◆ Given problem
Lines containing the string "handed" are to be counted; report only how many there are.
Start of Extracted records
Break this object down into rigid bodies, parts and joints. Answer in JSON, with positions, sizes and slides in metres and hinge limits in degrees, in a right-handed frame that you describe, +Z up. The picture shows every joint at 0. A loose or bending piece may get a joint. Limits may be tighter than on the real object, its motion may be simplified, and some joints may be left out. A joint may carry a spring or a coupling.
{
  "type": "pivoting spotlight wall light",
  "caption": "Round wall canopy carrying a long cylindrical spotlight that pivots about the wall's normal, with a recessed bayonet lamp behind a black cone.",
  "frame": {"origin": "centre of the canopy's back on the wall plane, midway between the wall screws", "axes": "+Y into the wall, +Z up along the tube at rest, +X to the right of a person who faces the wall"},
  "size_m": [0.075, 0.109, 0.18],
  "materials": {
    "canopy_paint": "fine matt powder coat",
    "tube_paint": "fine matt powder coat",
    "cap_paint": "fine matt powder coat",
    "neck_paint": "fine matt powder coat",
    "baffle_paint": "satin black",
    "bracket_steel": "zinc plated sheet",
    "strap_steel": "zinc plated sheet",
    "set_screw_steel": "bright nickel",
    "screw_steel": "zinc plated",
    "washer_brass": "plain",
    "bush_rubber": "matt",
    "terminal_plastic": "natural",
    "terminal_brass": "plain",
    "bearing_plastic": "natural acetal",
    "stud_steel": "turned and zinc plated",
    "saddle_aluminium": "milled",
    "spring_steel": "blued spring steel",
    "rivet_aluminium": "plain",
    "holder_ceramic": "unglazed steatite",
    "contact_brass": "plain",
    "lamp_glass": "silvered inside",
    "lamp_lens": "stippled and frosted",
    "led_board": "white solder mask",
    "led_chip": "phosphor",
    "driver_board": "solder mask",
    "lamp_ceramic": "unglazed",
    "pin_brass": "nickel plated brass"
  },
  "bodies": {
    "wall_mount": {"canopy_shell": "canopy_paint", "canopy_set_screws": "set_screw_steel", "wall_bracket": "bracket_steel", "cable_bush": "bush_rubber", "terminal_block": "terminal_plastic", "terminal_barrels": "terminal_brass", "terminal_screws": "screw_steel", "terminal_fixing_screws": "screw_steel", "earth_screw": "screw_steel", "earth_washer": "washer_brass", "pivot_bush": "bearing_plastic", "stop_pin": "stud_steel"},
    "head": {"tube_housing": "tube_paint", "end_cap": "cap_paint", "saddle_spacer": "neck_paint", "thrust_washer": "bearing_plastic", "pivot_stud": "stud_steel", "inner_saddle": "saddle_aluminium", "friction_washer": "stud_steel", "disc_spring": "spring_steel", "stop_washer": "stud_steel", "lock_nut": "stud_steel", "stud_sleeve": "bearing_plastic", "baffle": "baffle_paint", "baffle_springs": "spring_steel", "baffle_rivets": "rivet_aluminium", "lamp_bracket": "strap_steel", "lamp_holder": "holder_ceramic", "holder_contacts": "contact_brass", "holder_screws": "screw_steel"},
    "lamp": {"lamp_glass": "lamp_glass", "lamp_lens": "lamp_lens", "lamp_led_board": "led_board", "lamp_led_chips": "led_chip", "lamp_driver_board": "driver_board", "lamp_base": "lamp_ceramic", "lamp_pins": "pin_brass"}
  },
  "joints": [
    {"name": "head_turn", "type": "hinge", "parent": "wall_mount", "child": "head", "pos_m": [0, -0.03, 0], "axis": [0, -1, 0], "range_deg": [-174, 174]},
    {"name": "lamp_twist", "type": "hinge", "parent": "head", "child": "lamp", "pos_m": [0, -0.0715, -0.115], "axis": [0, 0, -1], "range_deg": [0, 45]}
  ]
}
End of Extracted records
Start of Extracted records
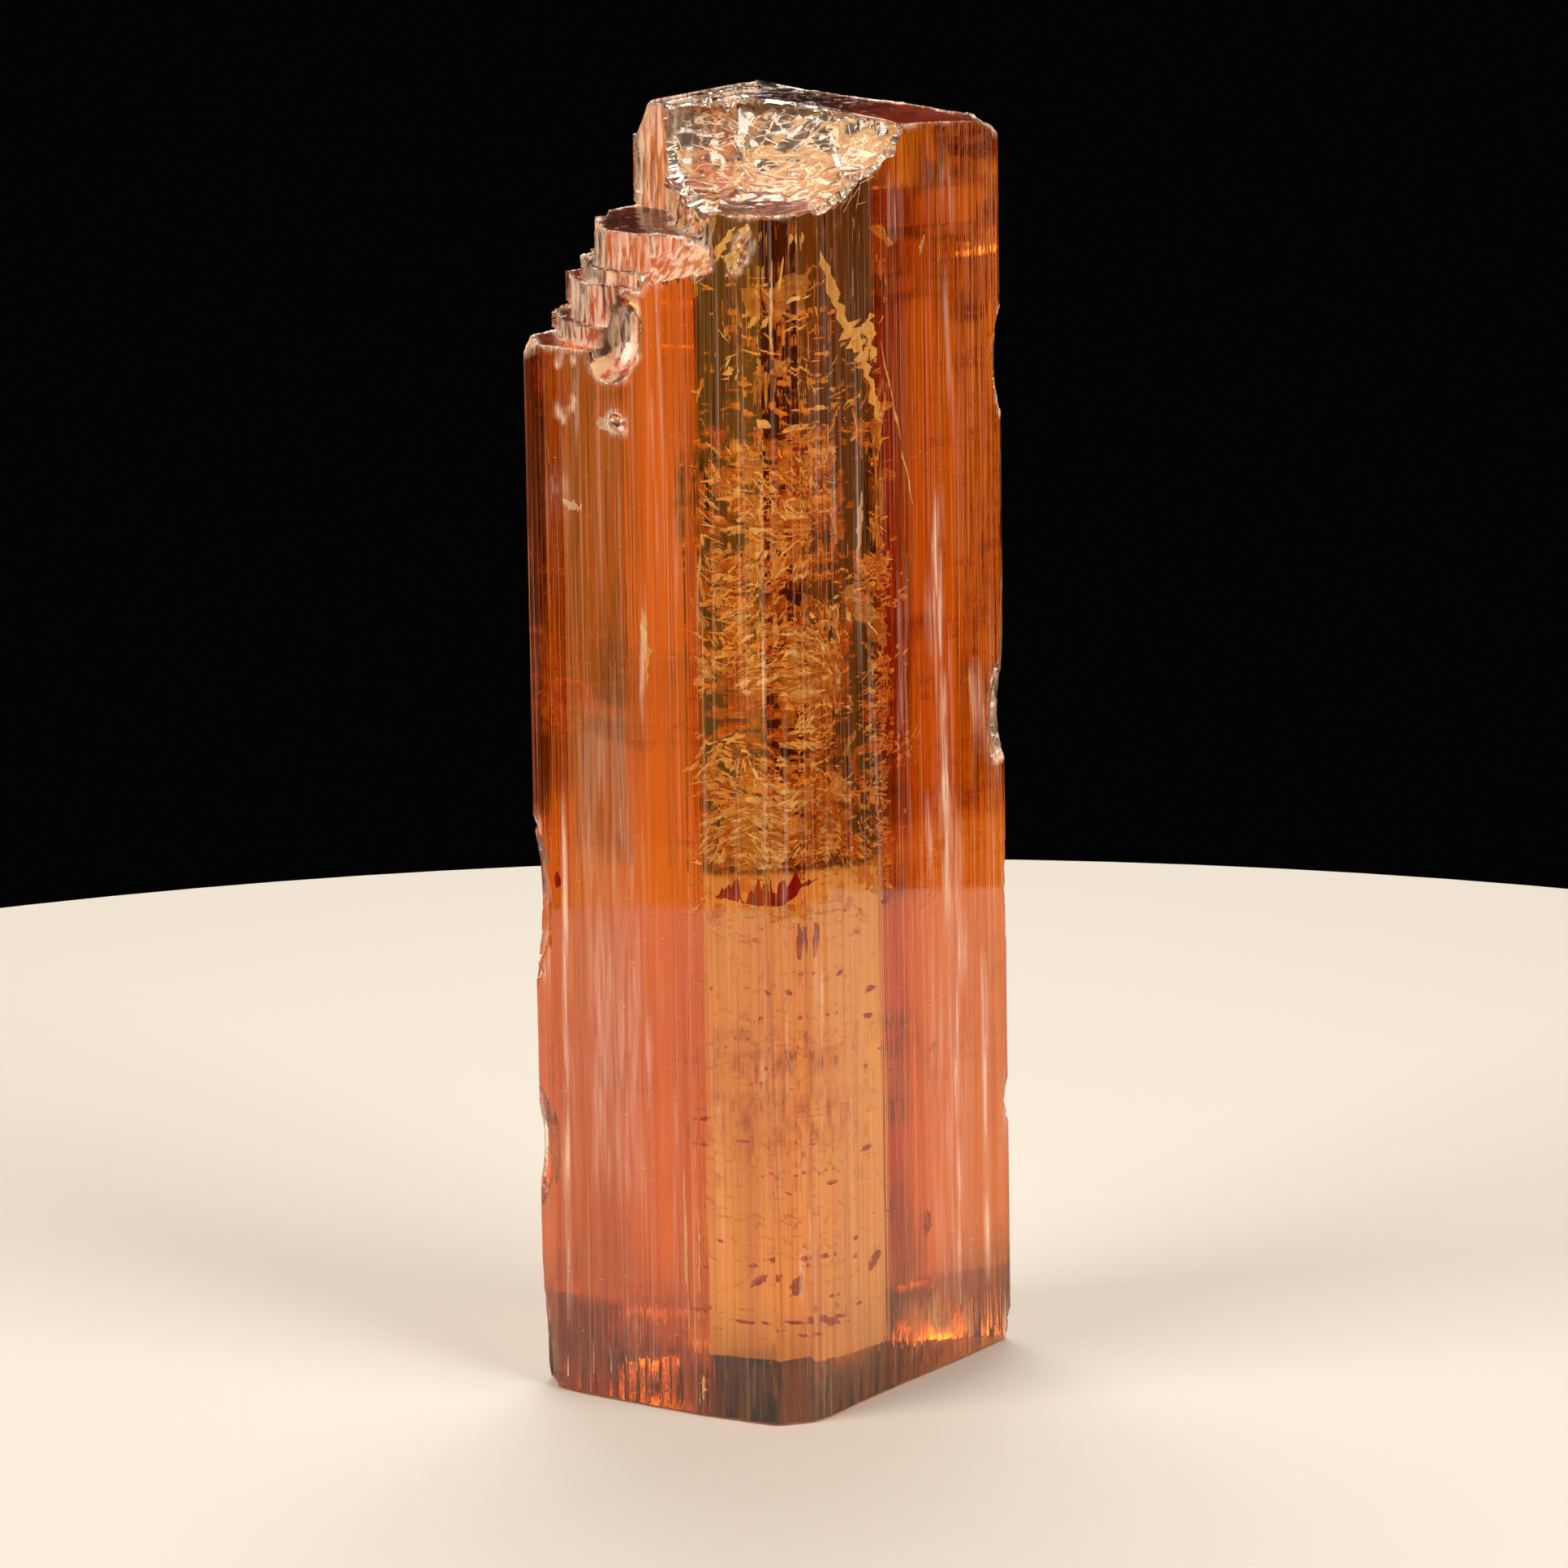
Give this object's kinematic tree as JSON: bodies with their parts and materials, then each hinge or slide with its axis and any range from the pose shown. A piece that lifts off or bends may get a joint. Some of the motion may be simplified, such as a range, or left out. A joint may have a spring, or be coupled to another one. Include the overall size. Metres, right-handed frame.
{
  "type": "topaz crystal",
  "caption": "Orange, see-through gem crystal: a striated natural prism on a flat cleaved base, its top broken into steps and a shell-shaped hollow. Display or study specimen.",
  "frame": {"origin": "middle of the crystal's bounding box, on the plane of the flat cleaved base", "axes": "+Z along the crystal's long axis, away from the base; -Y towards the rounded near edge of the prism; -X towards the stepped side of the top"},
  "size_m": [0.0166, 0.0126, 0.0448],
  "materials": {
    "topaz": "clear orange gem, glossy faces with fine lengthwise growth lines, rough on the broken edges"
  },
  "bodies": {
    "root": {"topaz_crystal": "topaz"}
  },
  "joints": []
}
End of Extracted records
Start of Extracted records
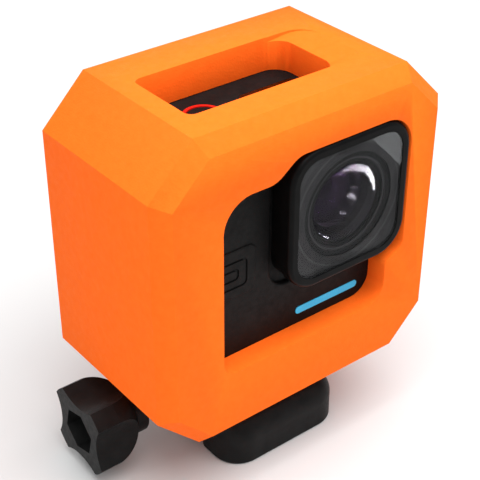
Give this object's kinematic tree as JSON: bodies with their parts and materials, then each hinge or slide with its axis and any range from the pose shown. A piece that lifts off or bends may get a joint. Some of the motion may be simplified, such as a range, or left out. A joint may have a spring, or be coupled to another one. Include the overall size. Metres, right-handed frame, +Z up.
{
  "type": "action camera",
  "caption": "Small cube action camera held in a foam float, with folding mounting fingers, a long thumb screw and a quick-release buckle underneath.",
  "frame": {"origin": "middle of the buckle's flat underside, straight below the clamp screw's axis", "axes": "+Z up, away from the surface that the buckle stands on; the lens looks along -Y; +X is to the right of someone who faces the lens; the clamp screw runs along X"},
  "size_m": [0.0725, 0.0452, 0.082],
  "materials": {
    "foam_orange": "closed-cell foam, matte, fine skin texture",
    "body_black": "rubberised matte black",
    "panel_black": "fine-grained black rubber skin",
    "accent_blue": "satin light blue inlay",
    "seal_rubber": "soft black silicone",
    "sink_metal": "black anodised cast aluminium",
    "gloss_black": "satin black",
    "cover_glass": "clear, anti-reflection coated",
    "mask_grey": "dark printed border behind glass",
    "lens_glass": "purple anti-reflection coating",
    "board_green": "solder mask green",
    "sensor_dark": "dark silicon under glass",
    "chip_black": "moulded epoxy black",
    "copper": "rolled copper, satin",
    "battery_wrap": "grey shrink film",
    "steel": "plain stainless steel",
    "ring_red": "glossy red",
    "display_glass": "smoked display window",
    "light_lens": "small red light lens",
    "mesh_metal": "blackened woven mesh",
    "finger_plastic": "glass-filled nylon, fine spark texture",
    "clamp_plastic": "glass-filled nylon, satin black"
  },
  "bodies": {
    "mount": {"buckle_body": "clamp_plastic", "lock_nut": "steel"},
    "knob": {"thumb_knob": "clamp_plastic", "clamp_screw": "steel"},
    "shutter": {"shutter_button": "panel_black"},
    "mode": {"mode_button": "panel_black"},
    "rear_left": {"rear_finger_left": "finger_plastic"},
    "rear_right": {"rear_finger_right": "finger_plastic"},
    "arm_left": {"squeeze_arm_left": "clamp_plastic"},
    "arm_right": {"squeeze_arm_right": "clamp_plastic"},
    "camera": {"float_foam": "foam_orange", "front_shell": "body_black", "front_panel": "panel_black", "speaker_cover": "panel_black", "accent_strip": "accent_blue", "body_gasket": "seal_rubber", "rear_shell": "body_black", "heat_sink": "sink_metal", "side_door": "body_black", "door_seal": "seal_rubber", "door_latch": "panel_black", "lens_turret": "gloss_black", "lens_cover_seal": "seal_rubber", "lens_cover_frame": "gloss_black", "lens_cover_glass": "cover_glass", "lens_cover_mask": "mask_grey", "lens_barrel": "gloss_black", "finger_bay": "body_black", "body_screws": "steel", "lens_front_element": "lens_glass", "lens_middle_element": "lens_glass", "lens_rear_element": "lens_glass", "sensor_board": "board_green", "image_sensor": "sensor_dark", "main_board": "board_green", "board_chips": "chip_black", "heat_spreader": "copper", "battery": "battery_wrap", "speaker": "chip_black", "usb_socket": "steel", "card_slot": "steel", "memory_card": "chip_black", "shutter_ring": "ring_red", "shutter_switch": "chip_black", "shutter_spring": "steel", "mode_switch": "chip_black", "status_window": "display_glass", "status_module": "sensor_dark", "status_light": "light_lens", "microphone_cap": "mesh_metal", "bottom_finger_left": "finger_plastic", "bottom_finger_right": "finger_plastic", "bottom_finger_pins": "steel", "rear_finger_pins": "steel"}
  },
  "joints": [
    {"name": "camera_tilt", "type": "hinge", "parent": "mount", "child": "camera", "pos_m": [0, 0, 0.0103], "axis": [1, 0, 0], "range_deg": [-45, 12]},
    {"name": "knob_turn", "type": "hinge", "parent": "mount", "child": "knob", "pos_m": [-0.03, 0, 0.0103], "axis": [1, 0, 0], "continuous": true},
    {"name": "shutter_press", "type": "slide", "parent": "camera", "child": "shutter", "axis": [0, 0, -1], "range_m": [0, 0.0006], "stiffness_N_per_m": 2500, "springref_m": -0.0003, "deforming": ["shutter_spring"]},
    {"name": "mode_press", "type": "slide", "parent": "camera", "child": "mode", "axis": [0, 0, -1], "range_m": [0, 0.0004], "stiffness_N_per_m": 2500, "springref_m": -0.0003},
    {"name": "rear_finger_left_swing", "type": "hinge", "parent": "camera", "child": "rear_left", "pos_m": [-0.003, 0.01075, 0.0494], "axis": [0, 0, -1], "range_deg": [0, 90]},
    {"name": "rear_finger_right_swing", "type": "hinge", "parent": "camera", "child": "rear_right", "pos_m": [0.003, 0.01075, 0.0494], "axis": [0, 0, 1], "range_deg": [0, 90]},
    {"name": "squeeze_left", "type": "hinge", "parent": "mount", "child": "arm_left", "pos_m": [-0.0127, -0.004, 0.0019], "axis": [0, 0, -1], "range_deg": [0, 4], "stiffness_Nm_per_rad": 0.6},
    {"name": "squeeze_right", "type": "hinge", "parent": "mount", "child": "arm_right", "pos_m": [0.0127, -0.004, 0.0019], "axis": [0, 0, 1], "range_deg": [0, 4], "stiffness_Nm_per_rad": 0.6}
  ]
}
End of Extracted records
◆ Correct output
3